(Object modeling scripts)
_ _ _ _ _ _ _
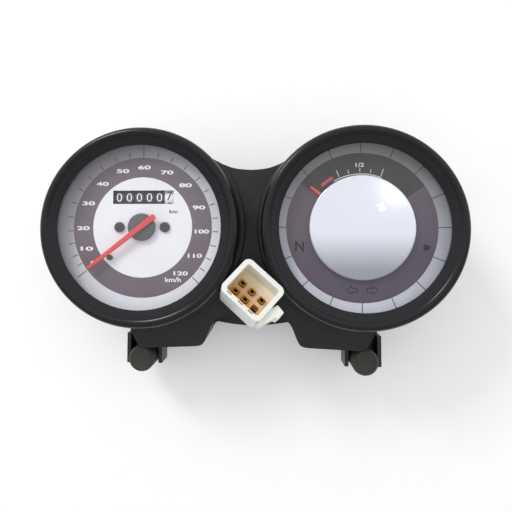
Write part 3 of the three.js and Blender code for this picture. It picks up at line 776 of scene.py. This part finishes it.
def disc_print(name, r0, r1, z, material, place, *cutters):
    """A printed ring or disc as a thin plate, so that a window can be cut in it."""
    profile = [(r0, z), (r1, z), (r1, z + 0.04), (r0, z + 0.04)]
    piece = turned(name, profile, material, place, 160)
    return carve(piece, *cutters) if cutters else piece


def speed_prints():
    x, y, width, height = WINDOW
    window = slab("drill", rounded_rectangle(width, height, 0.25, 3, x, y), 40, 60, CASE, LEFT)
    middle_print = disc_print("speed_dial_centre", 0, 24.5, DIAL_TOP, WHITE_PRINT, LEFT, window)
    ring = disc_print("speed_dial_ring", 24.5, 34.2, DIAL_TOP, SMOKE_PRINT, LEFT)
    numbers = []
    for speed, angle in NUMERAL_ANGLES.items():
        numbers.append(moved(figures(str(speed), 6.3 if speed < 100 else 7, 2, 0.03), *polar(29.4, angle)))
    numbers.append(moved(figures("0", 2.9, 2, 0.03), *polar(29.7, -126)))
    numbers.append(moved(figures("km/h", 7.8, 2.3, 0.02), 15.4, -25.4))
    white = printed("speed_figures", numbers, DIAL_TOP + 0.07, FIGURE_WHITE, LEFT)
    bars = []
    for speed, angle in SPEED_ANGLES.items():
        bars.append(radial_bar(angle, 34.6, 39.9 if speed in (0, 60, 120) else 37.3, 0.42))
    ticks = printed("speed_ticks", bars, DIAL_TOP + 0.04, TICK_GREY, LEFT)
    unit_mark = moved(figures("km", 4.1, 1.8, 0.02), 15.3, 7.7)
    unit = printed("odometer_unit", [unit_mark], DIAL_TOP + 0.07, FIGURE_BLACK, LEFT)
    for piece in (middle_print, ring, white, ticks, unit):
        fit(piece, "case", "speed_dial")


def cross_headed(name, profile, material, place, top, size, node, slot):
    """A screw or stud turned from its profile, with a cross recess in its top."""
    screw = turned(name, profile, material, place, 48, 0.15)
    bars = [(size, size * 0.28), (size * 0.28, size)]
    for half_x, half_y in bars:
        carve(screw, box_piece("drill", -half_x, half_x, -half_y, half_y, top - size * 0.6, top + 1, material, place))
    return fit(screw, "case", slot, node)


def speed_screws_and_pin():
    for i, x in enumerate((-11.2, 11.2)):
        place = LEFT @ Matrix.Translation((x, 0, 0))
        under_head = DIAL_TOP + 0.1
        profile = [
            (0, 46.4), (1.4, 46.4), (1.4, under_head), (2.5, under_head), (2.5, 52.9), (2, 53.5), (0, 53.6),
        ]  # fmt: skip
        turned_place = place @ Matrix.Rotation(math.radians(28 + 20 * i), 4, "Z")
        cross_headed(
            f"dial_screw_head_{i + 1}", profile, SCREW_BLACK, turned_place, 53.6, 1.4, f"dial_screw_{i + 1}",
            "dark_screw",
        )  # fmt: skip
    pin = [(0, 50), (0.8, 50), (0.8, 52), (1.35, 52.1), (1.35, 54.2), (0.7, 54.3), (0.7, 56.1), (0, 56.1)]
    place = LEFT @ Matrix.Translation((-15.6, -14.8, 0))
    fit(turned("stop_pin", pin, SCREW_BLACK, place, 32, 0.12), "case", "hub_grey", "needle_stop_pin")


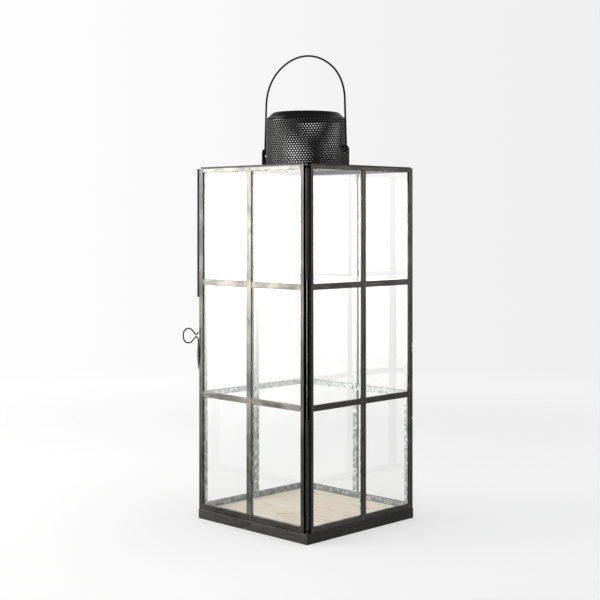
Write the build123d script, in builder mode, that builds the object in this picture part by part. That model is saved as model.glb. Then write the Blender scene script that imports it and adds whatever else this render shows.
_ _ _ _ _ _ _
• _Requirements_
Copy out every line where the word "that" occurs.

• _Answer for the task_
    """A printed ring or disc as a thin plate, so that a window can be cut in it."""
Write the build123d script, in builder mode, that builds the object in this picture part by part. That model is saved as model.glb. Then write the Blender scene script that imports it and adds whatever else this render shows.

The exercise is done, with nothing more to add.